Efforts to Stop the Plague
Although the government had medical workers try to prevent the plague, it persisted. Most medical workers quit and journeyed away because they feared catching disease themselves.
“When the government acts to prevent or control a calamity, but the calamity persists, people turn to cures. Many believed that the disease was transmitted upon the air, probably because the smell from the dead and dying was so awful. So, the living turned to scents to ward off the deadly vapors. People burned all manner of incense: juniper, laurel, pine, beech, lemon leaves, rosemary, camphor and sulfur. Others had handkerchiefs dipped in aromatic oils, to cover their faces when going out. Another remedy was the cure of sound.
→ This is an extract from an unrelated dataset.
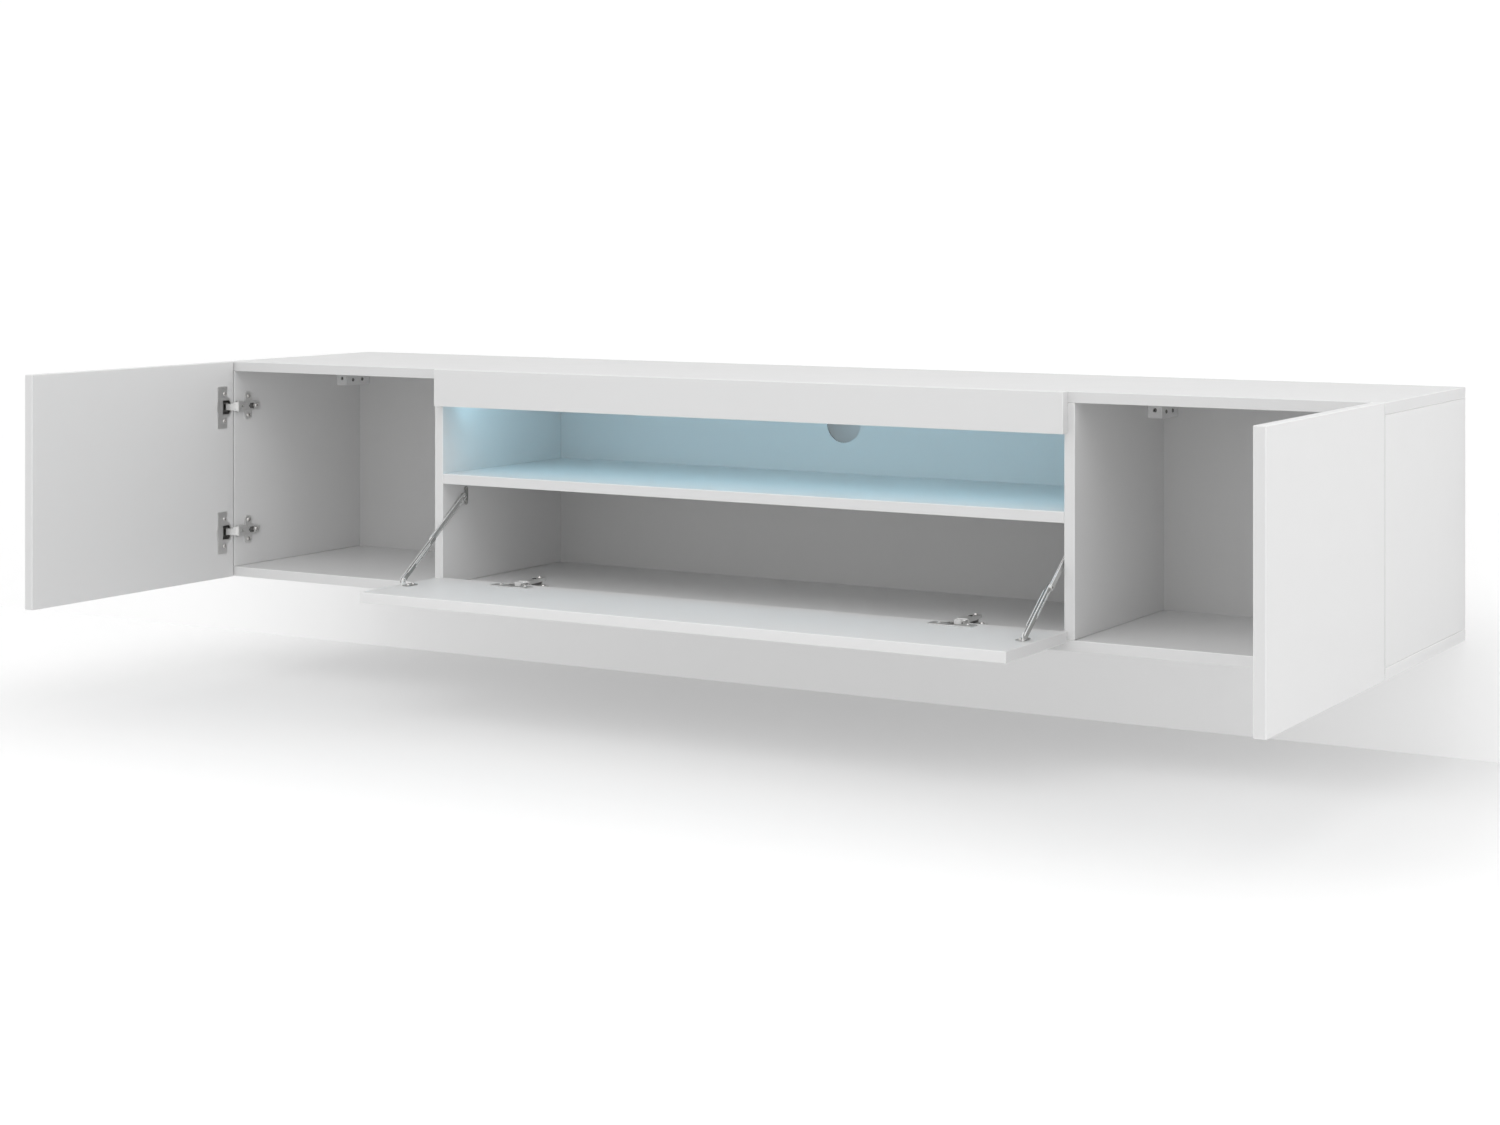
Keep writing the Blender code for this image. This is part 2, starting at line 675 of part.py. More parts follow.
def mounting_plate_mesh(drop, sunk, rise):
    """Two screwed wings and the rail that the arm slides over.

    drop lowers the rail with its arm, sunk is how far the board's face lies
    below the hinge's usual level, and rise thickens the wings.
    """
    base = BOARD + SEAM - sunk
    wing_top = base + WING_THICK + rise
    near = RAIL_NEAR + drop * CRANK_SHARE
    strip = rounded(
        [
            (near, -RAIL_HALF, RAIL_CORNER),
            (RAIL_FAR, -RAIL_HALF, RAIL_CORNER),
            (RAIL_FAR, RAIL_HALF, RAIL_CORNER),
            (near, RAIL_HALF, RAIL_CORNER),
        ],
        steps=2,
    )
    rail = plate(strip, base, ARM_TOP - ARM_SHEET - SEAM - drop, ALONG_X)
    near = WING_CENTRE - WING_WIDTH / 2
    far = WING_CENTRE + WING_WIDTH / 2
    corner = WING_WIDTH / 3
    wing_outline = rounded(
        [
            (near, -WING_HALF, corner),
            (far, -WING_HALF, corner),
            (far, WING_HALF, corner),
            (near, WING_HALF, corner),
        ]
    )
    wings = plate(wing_outline, base, wing_top, ALONG_X)
    holes = []
    for height in (-WING_SCREW, WING_SCREW):
        spot = (0, WING_CENTRE, height)
        holes.append(
            cylinder(spot, "x", SCREW_HOLE_RADIUS, base - WING_THICK, wing_top + WING_THICK, 14)
        )
    return shaped(rail, adds=[wings], cuts=holes)


cup = cup_mesh()
link = link_mesh()
door_arm = arm_mesh(0)
door_plate = mounting_plate_mesh(0, 0, 0)
flap_arm = arm_mesh(FLAP_ARM_DROP)
flap_plate = mounting_plate_mesh(FLAP_ARM_DROP, FLAP_LIFT, FLAP_WING_RISE)
bore = cylinder(
    (0, cup_y, 0), "x", CUP_RADIUS + BORE_SLACK, BOARD - CUP_DEPTH - BORE_SLACK, 2 * BOARD, 32
)


def hinge(name, front, carrier, frame, arm, mount):
    """The four pieces of one hinge, in the frame of that hinge."""
    location = frame @ Vector((*fixed_pin, 0))
    link_axis = pivot(name + "_link_axis", location)
    cut(front, name + "_bore", bore, frame)
    piece(name + "_cup", cup, nickel_finish(name + "_cup"), carrier, frame)
    piece(name + "_link", link, nickel_finish(name + "_link"), link_axis, frame)
    piece(name + "_arm", arm, nickel_finish(name + "_arm"), None, frame)
    piece(name + "_plate", mount, nickel_finish(name + "_plate"), None, frame)


left_turn = Matrix.Identity(4)
right_turn = Matrix.Rotation(math.pi, 4, "Y")
flap_turn = Matrix(((0, 0, -1, 0), (0, 1, 0, 0), (1, 0, 0, 0), (0, 0, 0, 1)))
for place, height in (("bottom", DOOR_HINGE_INSET), ("top", HEIGHT - DOOR_HINGE_INSET)):
    left_frame = Matrix.Translation((-WIDTH / 2, FRONT, UNDERSIDE + height)) @ left_turn
    right_frame = Matrix.Translation((WIDTH / 2, FRONT, UNDERSIDE + height)) @ right_turn
    hinge("left_door_" + place, left_door, left_axis, left_frame, door_arm, door_plate)
    hinge("right_door_" + place, right_door, right_axis, right_frame, door_arm, door_plate)
flap_hinge_x = FRONT_END - FLAP_HINGE_INSET
for place, x in (("left", -flap_hinge_x), ("right", flap_hinge_x)):
    flap_frame = Matrix.Translation((x, FRONT, UNDERSIDE + FLAP_LIFT)) @ flap_turn
    hinge("flap_" + place, flap, flap_axis, flap_frame, flap_arm, flap_plate)


# Folding stays hold the open flap level. The upper arm hangs from a bracket on
# the divider, the lower arm from one on the flap, and they meet at an elbow.
def on_side(point):
    """A stay point as (y, z)."""
    return Vector((FRONT + point[0], UNDERSIDE + point[1]))


def stay_arm(start, end, low, high, open_side, share=1):
    """A pressed strip: round eyes and a channel sunk in its open side, which
    takes that share of the room between the eyes, counted from the end."""
    solid = plate(capsule(start, end, STAY_EYE_RADIUS), low, high, ALONG_X)
    along = (Vector(end) - Vector(start)).normalized()
    inset = 2 * STAY_EYE_RADIUS + STAY_RIM
    last = Vector(end) - along * inset
    first = last + (Vector(start) + along * inset - last) * share
    pocket_outline = capsule(first, last, STAY_EYE_RADIUS - STAY_RIM, 6)
    if open_side > 0:
        pocket = plate(pocket_outline, high - STAY_POCKET, high + STAY_POCKET, ALONG_X)
    else:
        pocket = plate(pocket_outline, low - STAY_POCKET, low + STAY_POCKET, ALONG_X)
    return solid, pocket


def layer(side, near, thick):
    """The x range of a flat piece, counted inwards from the divider's face."""
    face = side * DIVIDER_INNER
    return sorted((face - side * near, face - side * (near + thick)))


def stay(name, side):
    """side is -1 for the left stay and 1 for the right one."""
    top = on_side(STAY_TOP)
    foot = on_side(STAY_FOOT)
    elbow = top + (foot - top) * STAY_ELBOW_SHARE
    steel = nickel_finish(name + "_steel")

    strip = STAY_BRACKET_WIDTH / 2
    back = top.x + STAY_BRACKET_SETBACK
    bracket_low = (back, top.y - STAY_BRACKET_HEIGHT / 2 + strip)
    bracket_high = (back, top.y + STAY_BRACKET_HEIGHT / 2 - strip)
    bracket_x = layer(side, SEAM, STAY_PLATE)
    base = plate(capsule(bracket_low, bracket_high, strip), *bracket_x, ALONG_X)
    tab = plate(capsule(top, (back, top.y), STAY_EYE_RADIUS), *bracket_x, ALONG_X)
    boss_x = layer(side, SEAM, STAY_PLATE + STAY_PLATE / 2)
    boss = cylinder((0, *top), "x", STAY_RIVET_RADIUS + STAY_RIM, *boss_x, 16)
    holes = []
    for spot in (bracket_low, bracket_high):
        holes.append(cylinder((0, *spot), "x", STAY_RIM, *layer(side, -BOARD, 2 * BOARD), 12))
    piece(name + "_divider_bracket", shaped(base, adds=[tab, boss], cuts=holes), steel)

    upper_near = STAY_PLATE + STAY_PLATE / 2 + 2 * SEAM
    upper_x = layer(side, upper_near, STAY_ARM_THICK)
    upper_axis = pivot(name + "_upper_axis", (side * DIVIDER_INNER, *top))
    solid, pocket = stay_arm(top, elbow, *upper_x, -side)
    piece(name + "_upper_arm", shaped(solid, cuts=[pocket]), steel, upper_axis)

    lower_near = upper_near + STAY_ARM_THICK + SEAM
    lower_x = layer(side, lower_near, STAY_ARM_THICK)
    lower_axis = pivot(name + "_lower_axis", (side * DIVIDER_INNER, *foot))
    lower_axis.parent = flap_axis
    lower_axis.matrix_parent_inverse = flap_axis.matrix_basis.inverted()
    solid, pocket = stay_arm(foot, elbow, *lower_x, -side, STAY_POCKET_SHARE)
    along = (elbow - foot).normalized()
    lift = Vector((-along.y, along.x)) * (STAY_EYE_RADIUS - STAY_LIP_INSET - STAY_LIP_THICK / 2)
    lip_start = foot + lift + along * 3 * STAY_EYE_RADIUS
    lip_end = elbow + lift - along * 2 * STAY_EYE_RADIUS
    lip_x = layer(side, lower_near + STAY_ARM_THICK / 2, STAY_ARM_THICK / 2 + STAY_LIP)
    lip = plate(band([lip_start, lip_end], STAY_LIP_THICK), *lip_x, ALONG_X)
    rivet_x = layer(side, lower_near, STAY_ARM_THICK + STAY_PLATE / 2)
    rivet = cylinder((0, *elbow), "x", STAY_RIVET_RADIUS + STAY_RIM / 2, *rivet_x, 16)
    lower = shaped(solid, adds=[rivet, lip], cuts=[pocket])
    made = piece(name + "_lower_arm", lower, steel)
    made.parent = lower_axis
    made.matrix_parent_inverse = lower_axis.matrix_basis.inverted()

    post_near = lower_near + STAY_ARM_THICK + SEAM
    post_x = layer(side, post_near, STAY_PLATE)
    flap_top = UNDERSIDE + FLAP_LIFT + BOARD + SEAM
    post_outline = [
        (foot.x - STAY_EYE_RADIUS, flap_top),
        (foot.x + STAY_EYE_RADIUS, flap_top),
    ]
    for step in range(9):
        angle = math.pi * step / 8
        post_outline.append(
            (foot.x + STAY_EYE_RADIUS * math.cos(angle), foot.y + STAY_EYE_RADIUS * math.sin(angle))
        )
    post = plate(post_outline, *post_x, ALONG_X)
    foot_x = layer(side, post_near, STAY_FOOT_WIDTH)
    near = foot.x - STAY_EYE_RADIUS
    corner = STAY_FOOT_WIDTH / 4
    foot_outline = rounded(
        [
            (foot_x[0], near, corner),
            (foot_x[1], near, corner),
            (foot_x[1], near + STAY_FOOT_LENGTH, corner),
            (foot_x[0], near + STAY_FOOT_LENGTH, corner),
        ],
        steps=3,
    )
    sole = plate(foot_outline, flap_top, flap_top + STAY_PLATE)
    piece(name + "_flap_bracket", shaped(post, adds=[sole]), steel, flap_axis)


stay("left_stay", -1)
stay("right_stay", 1)
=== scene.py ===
"""A long wall-hung television cabinet in matt white laminated board, shown with
its two side doors and its centre flap open.

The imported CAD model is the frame. This file gives every board and fitting its
finish, adds the screws and small trim, and sets a plain white room round it.
Lengths are in metres: +X runs to the right, +Y into the wall and +Z up.
"""

import math

import bmesh
import bpy
from mathutils import Matrix, Vector


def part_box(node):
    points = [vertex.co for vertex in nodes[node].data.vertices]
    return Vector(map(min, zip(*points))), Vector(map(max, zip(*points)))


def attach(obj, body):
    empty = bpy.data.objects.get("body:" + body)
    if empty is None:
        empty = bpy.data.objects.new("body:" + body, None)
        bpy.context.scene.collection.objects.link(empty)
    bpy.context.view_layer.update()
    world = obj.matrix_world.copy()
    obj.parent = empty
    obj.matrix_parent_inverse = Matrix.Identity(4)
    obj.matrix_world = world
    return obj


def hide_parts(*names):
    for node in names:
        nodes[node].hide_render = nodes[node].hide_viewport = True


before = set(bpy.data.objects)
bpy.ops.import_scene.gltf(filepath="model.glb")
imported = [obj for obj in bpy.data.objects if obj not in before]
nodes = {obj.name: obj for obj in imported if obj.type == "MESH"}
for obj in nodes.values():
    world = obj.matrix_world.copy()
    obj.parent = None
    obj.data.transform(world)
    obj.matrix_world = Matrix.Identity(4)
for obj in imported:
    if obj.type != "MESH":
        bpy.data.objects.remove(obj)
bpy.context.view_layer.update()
scene = bpy.context.scene
scene.view_settings.view_transform = "Standard"


# Camera: it stands to the right of the cabinet, well above its top, and looks
# level, so the uprights stay upright. The frame is shifted down and across to
# take in the cabinet.
CAMERA_PLACE = (2.0297, -3.6784, 0.5882)
CAMERA_TURN = 30.15
CAMERA_SENSOR = 36
CAMERA_LENS = 62.15
CAMERA_SHIFT = (-0.0302, -0.2265)


def bring_in(name, data):
    """A new object in the scene, from its mesh, lamp or camera."""
    made = bpy.data.objects.new(name, data)
    scene.collection.objects.link(made)
    return made


lens = bpy.data.cameras.new("camera")
lens.sensor_width = CAMERA_SENSOR
lens.lens = CAMERA_LENS
lens.shift_x, lens.shift_y = CAMERA_SHIFT
camera = bring_in("camera", lens)
camera.location = CAMERA_PLACE
camera.rotation_euler = (math.radians(90), 0, math.radians(CAMERA_TURN))
scene.camera = camera


# Carcass boards: 16 mm particleboard faced with matt white melamine paper,
# pressed with a fine pearl, and edged with thin white band. The top and bottom
# boards cap the sides and the dividers, and the shelf sits between these.
BOARD_WHITE = (0.79, 0.79, 0.79)
# The top board is painted a shade darker than the other boards: painted shade where the light from above
# falls strongest.
TOP_SHADED_WHITE = (0.745, 0.745, 0.745)
BOARD_DUST = (0.60, 0.595, 0.58)
# Near-white painted highlight along each board's arrises.
ARRIS_HIGHLIGHT = (0.95, 0.95, 0.95)
ARRIS_WIDTH = 0.0016
BAND_LINE = (0.52, 0.515, 0.50)
BAND_LINE_SHOWS = 0.35
BAND_LINE_WIDTHS = (0.00005, 0.00016)
BAND_THICK = 0.0009
FACE_DEPTH = 0.0001
PEARL_SCALE = 820.0
PEARL_BUMP = 0.12
PEARL_DEPTH = 0.0002


def new_group(name, inputs, outputs):
    """A shader node group with its sockets, and its inner input and output."""
    group = bpy.data.node_groups.new(name, "ShaderNodeTree")
    for label, kind, value in inputs:
        socket = group.interface.new_socket(name=label, in_out="INPUT", socket_type=kind)
        socket.default_value = value
    for label in outputs:
        group.interface.new_socket(name=label, in_out="OUTPUT", socket_type="NodeSocketFloat")
    return group, group.nodes.new("NodeGroupInput"), group.nodes.new("NodeGroupOutput")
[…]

Towns rang church bells to drive the plague away, for the ringing of town bells was done in crises of all kinds. Other towns fired cannons, which was new and made a comfortingly loud ding. There were no ends to talismans, charms, and spells that could be purchased from the local wise woman or apothecary. Many people knew of someone’s friend or cousin who had drank elderberry every day, or who had worn a jade necklace, and who had survived the dreaded disease.” (Knox, pg. 10)
Some methods did work. “Cities were hardest hit and tried to take measures to control an epidemic no one understood. In Milan, to take one of the most successful examples, city officials immediately walled up houses found to have the plague, isolating the healthy in them along with the sick. Venice took sophisticated and stringent quarantine and health measures, including isolating all incoming ships on a separate island. But people died anyway, though fewer in Milan and Venice than in cities that took no such measures. Pope Clement VI, living at Avignon, sat between two large fires to breath pure air. The plague bacillus actually is destroyed by heat, so this was one of the few truly effective measures taken.”